The model doesn't run on the computer. The model is the computer.
nCPU is one repository pursuing one thesis from five directions: a computer can be built out of learned components, and once the whole execution stack is differentiable, programs stop being things you write and become things you can search for by gradient descent. Each subsystem below stands on its own measurements; together they cover the stack from individual ALU operations to an operating system to program synthesis.
The five subsystems
1. The neural computer
Every ALU operation — addition, subtraction, multiplication, bitwise logic, shifts, division — is a trained neural network. The neural OS (neurOS) manages memory, schedules processes, and compiles code through 11 trained models with no hand-written fallbacks. A neural display renders characters through char→glyph MLPs and a ConvNet (143K parameters). The full pipeline — source code → neural compiler → neural assembler → neural CPU → neural display — is differentiable end to end.

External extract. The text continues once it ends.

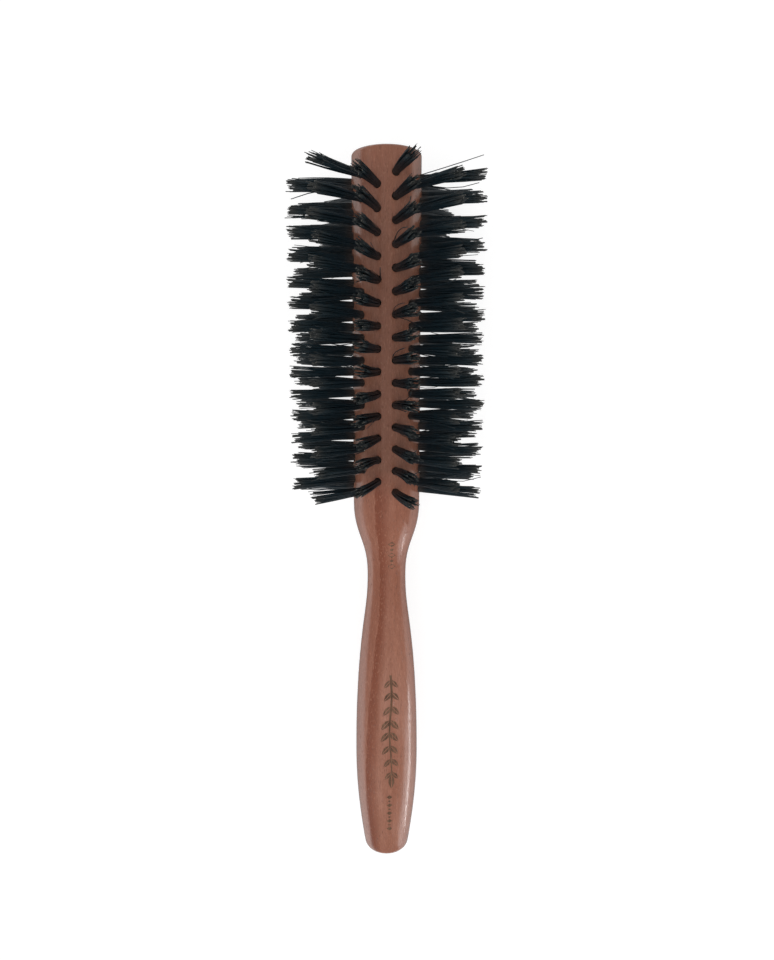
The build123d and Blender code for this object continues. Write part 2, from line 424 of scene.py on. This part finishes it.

The neural ALU reaches 100% accuracy on 32-bit integer arithmetic, verified exhaustively over every possible input. One result inverts the conventional hardware hierarchy: multiplication is 12x faster than addition here, because addition needs an 8-pass carry chain while multiplication decomposes into parallel byte-pair table lookups.
| Instruction | Strategy | Latency |
|---|---|---|
| ADD/SUB/CMP | Kogge-Stone carry-lookahead (8 passes) | 248 µs |
| MUL | Byte-pair LUT (65,536 entries) | 21 µs |
| AND/OR/XOR | Vectorized truth table | 21 µs |
| SHL/SHR | Attention-based bit routing | 434 µs |
| DIV | Restoring division (neural subtraction) | varies |
neurOS component accuracy:
| Component | Accuracy | Component | Accuracy |
|---|---|---|---|
| MMU | 100% | Assembler codegen | 100% |
| TLB | 99.6% | Assembler tokenizer | 99.4% |
| Cache | 99.7% | Compiler optimizer | 95.2% |
| Scheduler | 99.2% | Watchdog | 100% |
| Prefetch | 97.8% | Block allocator | 98.4% |
2. The GPU computer
A self-sufficient computer on a single GPU — the CPU is involved only at bootstrap. The Rust + Metal kernel executes about 200 ARM64 instructions (integer and floating-point) at roughly 1.9M instructions per second, with zero-copy shared memory and zero cycle-count variance across runs (σ = 0.0).
What runs on it:
- A multi-process UNIX OS: fork/pipe/wait, a 25-command shell, 28 syscalls, up to 15 concurrent processes
- A self-hosting C compiler (~4,200 lines) that compiles itself, then compiles and runs other programs — entirely on the GPU
- Real Linux binaries via an ELF64 loader: BusyBox (264KB, 34+ commands) and Alpine Linux v3.20
- 13+ compiled C applications: SHA-256, AES-128, Tetris, Snake, a Brainfuck interpreter, a Forth REPL, a CHIP-8 emulator, an HTTP server, an MNIST classifier, and others
- A 26-command deterministic debugger: instruction tracing, breakpoints and watchpoints, time-travel debugging, a memory sanitizer, automated fuzzing, reverse data-flow analysis, and constant-time verification. Deterministic execution is what makes time-travel and exact replay possible; conventional CPUs, with cache- and speculation-induced timing noise, can't offer the same guarantees.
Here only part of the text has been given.